Can I run unmoderated tests on AI products?
Unmoderated tests work well for narrow task-flow tests on AI products, such as checking if users can interpret an AI-generated output, rate their confidence in a response, or navigate an AI-assisted workflow. However, unmoderated tests miss the trust calibration that emerges through conversation and the recovery behavior users show after unexpected AI errors. Mixing unmoderated testing for breadth with moderated sessions for depth gives the most complete picture.
Which analysis tools work best for AI product research data?
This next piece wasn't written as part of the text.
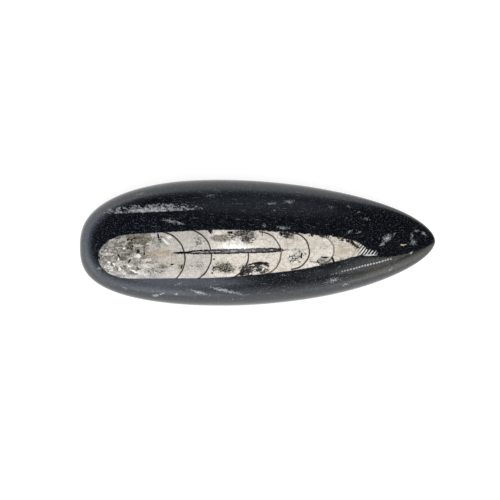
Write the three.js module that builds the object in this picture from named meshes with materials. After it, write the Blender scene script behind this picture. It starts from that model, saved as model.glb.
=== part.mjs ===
// A polished orthoceras fossil: one teardrop of black limestone, ground and polished by hand over the
// pale cone of a straight-shelled cephalopod. The fossil lies flush in the stone, so the whole thing is
// one solid. Units are millimetres, +Z is up, and the origin is the middle of the footprint.
// +X runs from the blunt end to the tip, along the fossil, and +Y is the stone's back edge.
import * as THREE from "three";

// Overall size. The thickness follows from the rim height and the crown height.
const LENGTH = 100;
const WIDTH = 35.6;
const RIM_HEIGHT = 8.5; // of the widest line above the surface the stone lies on
const CROWN_HEIGHT = 11.5; // of the top above the rim

// The plan outline is two superellipse arcs that meet at the widest point.
const WIDEST_AT = 0.4; // share of the length from the blunt end
const BLUNT = { along: 2.25, across: 2.65 };
const TIP = { along: 1.9, across: 1.75 };

// The outline's middle leans off the long axis, to the front at the blunt end and to the back at the tip.
const BLUNT_LEAN = -1.15;
const BLUNT_LEAN_REACH = 0.3;
const TIP_LEAN = 0.45;
const TIP_LEAN_FROM = 0.7;

// The crown's crest, as a share of the half width: behind the middle at the blunt end, a little in
// front of it in the body, and well in front of it where the keel runs to the tip.
const CREST = { blunt: 0.1, body: -0.04, keel: -0.38 };
const CREST_BODY = { from: 0.15, to: 0.5 };
const CREST_KEEL = { at: 0.9, spread: 0.15 };
// Exponent of the crown's section: an even dome in the body, a soft keel towards the tip.
const DOME = 2.1;
const KEEL = 1.45;
const KEEL_FROM = 0.7;
const KEEL_TO = 0.95;

// The underside is a flatter bowl that runs past the ground plane and is lapped flat there.
const BELLY = { along: 0.9, across: 2.5, overrun: 2.6 };
const LAP_EDGE = 1.2; // height over which the flat rounds into the belly

const RINGS = 60; // pole to pole
const SIDES = 44; // around a section

const smooth = (low, high, x) => {
  const s = THREE.MathUtils.clamp((x - low) / (high - low), 0, 1);
  return s * s * (3 - 2 * s);
};

// Share of the full half width at a share t of the length.
function fullness(t) {
  const blunt = t < WIDEST_AT;
  const s = blunt ? (WIDEST_AT - t) / WIDEST_AT : (t - WIDEST_AT) / (1 - WIDEST_AT);
  const arc = blunt ? BLUNT : TIP;
  return Math.max(1 - s ** arc.along, 0) ** (1 / arc.across);
}

function leanOf(t) {
  const blunt = BLUNT_LEAN * Math.max(1 - t / BLUNT_LEAN_REACH, 0) ** 2;
  return blunt + TIP_LEAN * smooth(TIP_LEAN_FROM, 1, t);
}

function crestOf(t) {
  const body = THREE.MathUtils.lerp(CREST.blunt, CREST.body, smooth(CREST_BODY.from, CREST_BODY.to, t));
  const keel = CREST.keel * Math.exp(-(((t - CREST_KEEL.at) / CREST_KEEL.spread) ** 2));
  return ((body + keel) * fullness(t) * WIDTH) / 2;
}

// The larger of a and b, rounded over the height k. It is exactly b once b is k above a.
function roundedMax(a, b, k) {
  const near = Math.max(k - Math.abs(a - b), 0) / k;
  return Math.max(a, b) + (near * near * k) / 4;
}

// The surface point at share t of the length and angle a round the section, 0 at the back rim and
// a quarter turn at the crest.
function surfacePoint(t, a) {
  const full = fullness(t);
  const side = Math.cos(a);
  const up = Math.sin(a);
  const lean = leanOf(t);
  const rimY = lean + (Math.sign(side) * full * WIDTH) / 2;
  const x = (t - 0.5) * LENGTH;
  if (up >= 0) {
    const n = THREE.MathUtils.lerp(DOME, KEEL, smooth(KEEL_FROM, KEEL_TO, t));
    const crest = lean + crestOf(t);
    const y = crest + (rimY - crest) * Math.abs(side) ** (2 / n);
    return new THREE.Vector3(x, y, RIM_HEIGHT + CROWN_HEIGHT * full * up);
  }
  const depth = (RIM_HEIGHT + BELLY.overrun) * full ** BELLY.along;
  const y = lean + (rimY - lean) * Math.abs(side) ** (2 / BELLY.across);
  const z = RIM_HEIGHT - depth * Math.abs(up) ** (2 / BELLY.across);
  return new THREE.Vector3(x, y, roundedMax(z, 0, LAP_EDGE));
}

// A unit sphere with its poles on X gives the mesh, and each vertex moves to the stone's surface.
function stoneGeometry() {
  const sphere = new THREE.SphereGeometry(1, SIDES, RINGS);
  const uv = sphere.getAttribute("uv");
  const position = sphere.getAttribute("position");
  for (let i = 0; i < position.count; i++) {
    const t = (1 - Math.cos(uv.getY(i) * Math.PI)) / 2;
    const turn = position.getY(i) === 1 || position.getY(i) === -1 ? 0 : uv.getX(i);
    const p = surfacePoint(t, (turn % 1) * 2 * Math.PI);
    position.setXYZ(i, p.x, p.y, p.z);
  }
  sphere.deleteAttribute("normal");
  sphere.deleteAttribute("uv");
  return sphere;
}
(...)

Dovetail, Marvin, and EnjoyHQ are the most widely used qualitative analysis platforms for AI product research. They support thematic coding, auto-tagging, and sentiment analysis across interview transcripts. For teams processing large volumes of sessions, AI-assisted coding in Dovetail or Marvin can reduce analysis time by 60 to 70 percent compared to manual coding, while preserving the researcher’s judgment on final theme definitions.
Do AI product teams need a different research stack from standard product teams?
Yes, with two key additions. First, AI product teams need a recruitment source that can screen for AI fluency and relevant usage context, not just job title or demographics. Second, they benefit from longitudinal research infrastructure, repeat-participant access, and session analysis tools that can handle probabilistic output data and trust measurement scales. The core stack of recruitment, interviews, usability testing, and analysis is the same but each layer needs AI-specific configuration.